For those that use cornerstone pieces successfully, how do you go about it? and yay or nay regarding links from the cornerstone piece to the sub posts and vice versa?
 
both of the statements are relatively correct, your main articles should receive a good number of internal links to drive some link juice and help them to rank,
On the other hand, you can link to some relevant minor posts from your main posts,

in your example above, you can link to the "cars" post from any other posts ("vehicles", "planes", "tractors", etc...), from the minor posts and wherever it fit,
while you link to some cars from that same post,

so ideally, it will receive more internal links than other posts but doesn't mean you can't link out from it
 
Follow up question.

Long form content seems to matter But should the long form content be focused on the cornerstone content?
In other words can and should the supporting content be shorter. Sometimes its tough to get 1000+ words in about a sub topic but I still would like it to have a chance to rank
 
In ideal case, you should link cornerstone content from 20+ smaller posts, and create links to around 8 posts from cornerstone content. You should also have social shares and niche-relevant backlinks to your cornerstone content. It's not about what is more important to you as a webmaster but it defines the hierarchy of your site.
 
In ideal case, you should link cornerstone content from 20+ smaller posts, and create links to around 8 posts from cornerstone content. You should also have social shares and niche-relevant backlinks to your cornerstone content. It's not about what is more important to you as a webmaster but it defines the hierarchy of your site.
The smaller articles, how many words do you shoot for?
 
The Cornerstone technique is actually based on one algorithm update that Google did several years back.

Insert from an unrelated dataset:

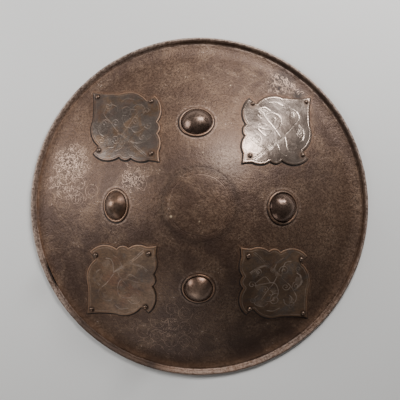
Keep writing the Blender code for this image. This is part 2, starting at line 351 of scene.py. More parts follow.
def arc(start, end, swell, step):
    """Points from start up to, not at, end, on an arc that swells to the right of the way."""
    start = Vector(start)
    end = Vector(end)
    chord = end - start
    half = chord.length / 2
    side = Vector((chord.y, -chord.x)).normalized()
    radius = (half * half + swell * swell) / (2 * swell)
    centre = (start + end) / 2 + side * (swell - radius)
    sweep = 4 * math.atan(swell / half)
    steps = max(1, round(abs(radius * sweep) / step))
    return [centre + Matrix.Rotation(sweep * i / steps, 2) @ (start - centre) for i in range(steps)]


def plaque_quarters(step):
    """The plaque's four sides in its own plan: along, up, back along and down, from the corner
    nearest the shield's middle, anticlockwise. The tabs' tips end the first and third."""
    ends = [point for point, _ in plaque_side[1:]] + [plaque_far_corner]
    along = []
    up = []
    for number, ((start, swell), end) in enumerate(zip(plaque_side, ends)):
        side = along if number < plaque_tip else up
        side += arc(start, end, swell, step)
    along.append(Vector(plaque_side[plaque_tip][0]))
    up.append(Vector(plaque_far_corner))
    back = [Vector((point.y, point.x)) for point in reversed(up)]
    down = [Vector((point.y, point.x)) for point in reversed(along)]
    return along, up, back, down


def evenly(points, count):
    """The same line with a number of equal steps."""
    points = np.array([tuple(point) for point in points])
    length = np.concatenate([[0], np.cumsum(np.hypot(*np.diff(points, axis=0).T))])
    where = np.linspace(0, length[-1], count + 1)
    return np.stack([np.interp(where, length, points[:, axis]) for axis in (0, 1)], -1)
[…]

A lot of SEO analysts called the update the “Hilltop” update.

The idea is that certain sites become hubs of information. They link out to other sites because they know that's where a good page is.

And when you look at these posts, they are valuable because people who have no idea about the niche or don't know where to start can just look up these pages and confidently click through to get to the good stuff.

So these are called hub pages.

Google rewards these in its algorithm because, basically, you are acting like some sort of librarian or curator.

You're not going to link to garbage, so you're going to come up with this nice list going to third-party sites.

The same principle can apply to your internal linking structure.

So you may have tons of stuff talking about many different topics, but you can make your users’ life so much easier by creating posts that link to your good stuff, and you do the analysis and the categorization for them.

So yes, I think the Cornerstone content model works if you are going to be linking out to high-quality content that is related to your niche.